What do you mean "so we enter P(0)"? What is P and what is P(0)?

I am asking this not because proofs by induction usually don't contain some "P(0)" but because your proof should be a valid mathematical text, which introduces all concepts it uses.

This implies that P(o) --> P(n+1)
This is not clear at all. What is n? The base case is just P(0).

(One of many) right way(s) to start the proof is like this. Let P(n), for each fixed n, be a proposition 1! + 2 . 2! + ... + n . n! = (n+1)! - 1. We need to show "For all n, P(n)", by induction on n.

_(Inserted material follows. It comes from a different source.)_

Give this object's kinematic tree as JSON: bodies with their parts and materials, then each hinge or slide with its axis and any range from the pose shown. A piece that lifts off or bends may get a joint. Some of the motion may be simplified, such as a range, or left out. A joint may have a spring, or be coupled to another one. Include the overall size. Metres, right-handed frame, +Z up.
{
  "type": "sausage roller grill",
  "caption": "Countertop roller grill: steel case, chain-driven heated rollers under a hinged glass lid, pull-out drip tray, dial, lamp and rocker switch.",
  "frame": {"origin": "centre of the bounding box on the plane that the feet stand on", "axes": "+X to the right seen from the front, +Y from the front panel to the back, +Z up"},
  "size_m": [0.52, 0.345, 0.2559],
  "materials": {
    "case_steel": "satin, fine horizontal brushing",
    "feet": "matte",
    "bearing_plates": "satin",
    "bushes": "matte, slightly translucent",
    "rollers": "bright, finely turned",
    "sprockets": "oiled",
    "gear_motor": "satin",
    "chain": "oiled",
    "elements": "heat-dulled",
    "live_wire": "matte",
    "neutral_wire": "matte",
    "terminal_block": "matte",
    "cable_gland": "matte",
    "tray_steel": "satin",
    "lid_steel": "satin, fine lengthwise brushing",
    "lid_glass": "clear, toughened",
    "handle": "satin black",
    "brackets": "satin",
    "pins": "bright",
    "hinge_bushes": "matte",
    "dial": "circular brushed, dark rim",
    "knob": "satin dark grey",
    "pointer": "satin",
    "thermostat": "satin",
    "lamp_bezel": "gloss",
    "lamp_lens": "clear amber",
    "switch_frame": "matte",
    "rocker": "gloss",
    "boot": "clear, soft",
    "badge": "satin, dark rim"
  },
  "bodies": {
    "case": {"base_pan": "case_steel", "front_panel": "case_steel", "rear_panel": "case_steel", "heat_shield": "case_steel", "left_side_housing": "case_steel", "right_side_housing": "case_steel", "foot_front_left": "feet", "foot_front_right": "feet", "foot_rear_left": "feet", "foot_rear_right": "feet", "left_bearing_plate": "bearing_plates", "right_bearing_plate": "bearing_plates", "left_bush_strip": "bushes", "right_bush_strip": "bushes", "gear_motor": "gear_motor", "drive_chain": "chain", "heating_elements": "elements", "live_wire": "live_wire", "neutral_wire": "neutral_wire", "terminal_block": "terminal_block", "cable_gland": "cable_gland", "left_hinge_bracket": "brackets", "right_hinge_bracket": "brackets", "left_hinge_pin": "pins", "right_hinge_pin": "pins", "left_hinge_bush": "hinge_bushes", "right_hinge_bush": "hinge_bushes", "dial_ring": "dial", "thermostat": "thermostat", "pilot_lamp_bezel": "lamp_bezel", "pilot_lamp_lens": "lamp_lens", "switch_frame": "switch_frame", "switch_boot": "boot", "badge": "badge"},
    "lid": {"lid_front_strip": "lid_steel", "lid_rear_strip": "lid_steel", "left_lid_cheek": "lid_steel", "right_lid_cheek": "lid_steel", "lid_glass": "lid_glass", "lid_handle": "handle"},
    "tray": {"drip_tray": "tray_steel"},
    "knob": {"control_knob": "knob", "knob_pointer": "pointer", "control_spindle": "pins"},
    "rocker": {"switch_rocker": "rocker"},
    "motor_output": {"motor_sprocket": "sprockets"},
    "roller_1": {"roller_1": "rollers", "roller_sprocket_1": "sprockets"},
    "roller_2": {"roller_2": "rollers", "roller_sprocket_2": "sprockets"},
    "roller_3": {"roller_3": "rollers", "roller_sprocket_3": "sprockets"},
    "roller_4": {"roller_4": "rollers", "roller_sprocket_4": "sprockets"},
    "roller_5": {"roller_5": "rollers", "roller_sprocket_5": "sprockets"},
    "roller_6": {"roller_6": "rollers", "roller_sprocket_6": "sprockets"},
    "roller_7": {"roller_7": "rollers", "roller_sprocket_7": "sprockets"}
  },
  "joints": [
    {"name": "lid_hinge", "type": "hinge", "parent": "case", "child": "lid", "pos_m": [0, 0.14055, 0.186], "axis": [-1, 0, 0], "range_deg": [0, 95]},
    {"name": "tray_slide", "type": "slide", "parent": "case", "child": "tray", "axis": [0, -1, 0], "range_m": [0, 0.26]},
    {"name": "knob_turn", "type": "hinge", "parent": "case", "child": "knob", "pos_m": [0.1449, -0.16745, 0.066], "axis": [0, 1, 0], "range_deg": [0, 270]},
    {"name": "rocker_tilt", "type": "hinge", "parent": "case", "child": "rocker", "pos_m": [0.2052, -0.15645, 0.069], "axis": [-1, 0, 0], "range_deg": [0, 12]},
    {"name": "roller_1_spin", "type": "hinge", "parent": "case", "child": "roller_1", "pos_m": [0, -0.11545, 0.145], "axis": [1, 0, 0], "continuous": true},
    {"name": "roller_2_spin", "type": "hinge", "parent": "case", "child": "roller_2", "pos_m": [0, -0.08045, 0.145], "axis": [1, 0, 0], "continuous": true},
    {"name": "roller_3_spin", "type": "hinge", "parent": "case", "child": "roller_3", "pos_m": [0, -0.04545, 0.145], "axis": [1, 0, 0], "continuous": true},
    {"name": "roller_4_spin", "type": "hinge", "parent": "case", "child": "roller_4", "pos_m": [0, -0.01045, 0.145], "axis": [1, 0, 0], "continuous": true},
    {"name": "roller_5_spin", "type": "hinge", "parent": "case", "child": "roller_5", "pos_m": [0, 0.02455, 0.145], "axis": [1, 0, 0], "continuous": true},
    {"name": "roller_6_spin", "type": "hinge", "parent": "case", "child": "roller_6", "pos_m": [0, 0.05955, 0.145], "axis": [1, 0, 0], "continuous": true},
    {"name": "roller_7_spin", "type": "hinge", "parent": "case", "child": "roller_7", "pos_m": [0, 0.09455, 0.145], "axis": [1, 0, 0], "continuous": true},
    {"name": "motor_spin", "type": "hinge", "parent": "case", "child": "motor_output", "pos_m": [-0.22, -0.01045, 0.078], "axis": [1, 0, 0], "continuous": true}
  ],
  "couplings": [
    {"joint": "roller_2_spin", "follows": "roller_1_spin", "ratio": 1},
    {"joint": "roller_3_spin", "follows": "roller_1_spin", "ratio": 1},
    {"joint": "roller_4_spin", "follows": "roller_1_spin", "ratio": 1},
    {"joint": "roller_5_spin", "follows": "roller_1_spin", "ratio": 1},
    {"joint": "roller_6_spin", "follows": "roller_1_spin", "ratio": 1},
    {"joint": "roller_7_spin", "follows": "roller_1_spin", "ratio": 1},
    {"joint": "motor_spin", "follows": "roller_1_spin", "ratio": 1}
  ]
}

Note that P(n) is, for each particular n, a proposition; therefore, it is wrong to write P(n) = 0 or P(n) = 5 or P(n) + (n + 1).(n + 1)! = ... and so on. P(n) can be either true of false; that's all.

The base case is P(0), which is 0 . 0! = (0 + 1)! - 1. This is true.

For the induction step, one needs to prove "For all n, P(n) implies P(n + 1)". So, fix n and assume P(n); this is induction hypothesis (IH). The rest of the proof you did more or less right.

3. Factor out (n + 1)! on the left. The LHS then is (n + 1)!(1 + n + 1) - 1 = (n + 1)!(n+2) - 1. Now recall the definition of (n + 2)!.
When I factor out (n+1)! I get:

(n+1)!(n+1)-1

I don't understand where you get the extra +1 to make it:

(n+1)!(n+1+1)-1

What do you mean "so we enter P(0)"? What is P and what is P(0)?

I am asking this not because proofs by induction usually don't contain some "P(0)" but because your proof should be a valid mathematical text, which introduces all concepts it uses.
You're right. As you explained in the last paragraph, the P(0) is used for the base case. I don't know how to convey these things in English properly as my study is done in Holland.

The thing I don't understand is why there is an extra +1 after factorizing. It does prove the hypothesis if there is an extra +1 but I dont see where it comes from.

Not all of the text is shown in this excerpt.